Avet Adonts: recognition of Genocide to restore historical justice

Avet Adonts: recognition of Genocide to restore historical justice

PanARMENIAN.Net - A number events dated to the 95th anniversary of the Armenian Genocide were held in Belgium.

A service offered in St. Magdalena Church was followed by a march towards the khachkar commemorating the Armenian Genocide victims.

RA Ambassador to Belgium Avet Adonts and chairman of the Armenian Committee of Belgium Michel Mamuryan delivered speeches.
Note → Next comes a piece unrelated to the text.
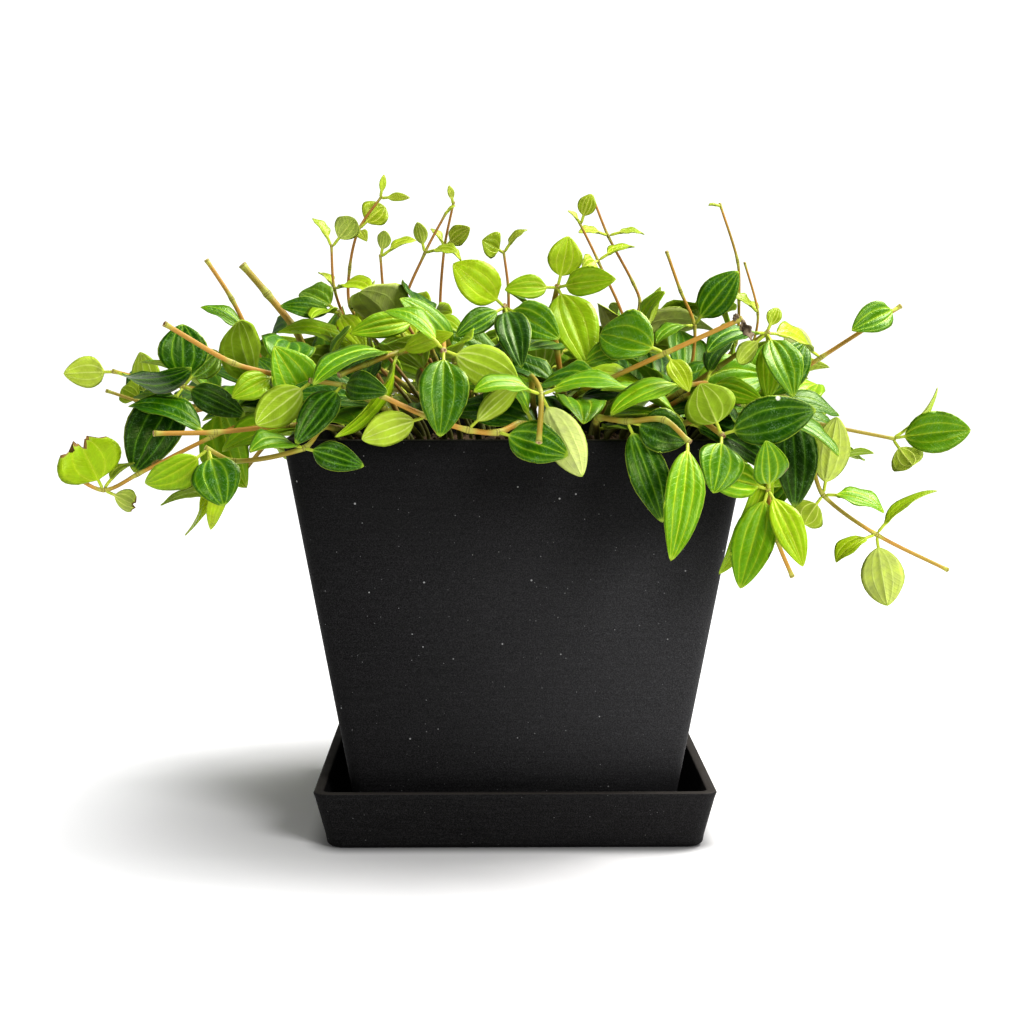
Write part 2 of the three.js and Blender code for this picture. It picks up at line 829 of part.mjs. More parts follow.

“I am hopeful that the people who survived the Genocide will witness its international recognition one day,” Ambassador Adonts said.

The Armenian Genocide

The Armenian Genocide (1915-23) was the deliberate and systematic destruction of the Armenian population of the Ottoman Empire during and just after World War I. It was characterized by massacres and deportations, involving forced marches under conditions designed to lead to the death of the deportees, with the total number of deaths reaching 1.5 million.

The majority of Armenian Diaspora communities were formed by the Genocide survivors.

Present-day Turkey denies the fact of the Armenian Genocide, justifying the atrocities as “deportation to secure Armenians”. Only a few Turkish intellectuals, including Nobel Prize winner Orhan Pamuk and scholar Taner Akcam, speak openly about the necessity to recognize this crime against humanity.

The Armenian Genocide was recognized by Uruguay, Russia, France, Lithuania, Italy, 45 U.S. states, Greece, Cyprus, Lebanon, Argentina, Belgium, Austria, Wales, Switzerland, Canada, Poland, Venezuela, Chile, Bolivia, the Vatican, Luxembourg, Brazil, Germany, the Netherlands, Paraguay, Sweden, Venezuela, Slovakia, Syria, Vatican, as well as the European Parliament and the World Council of Churches.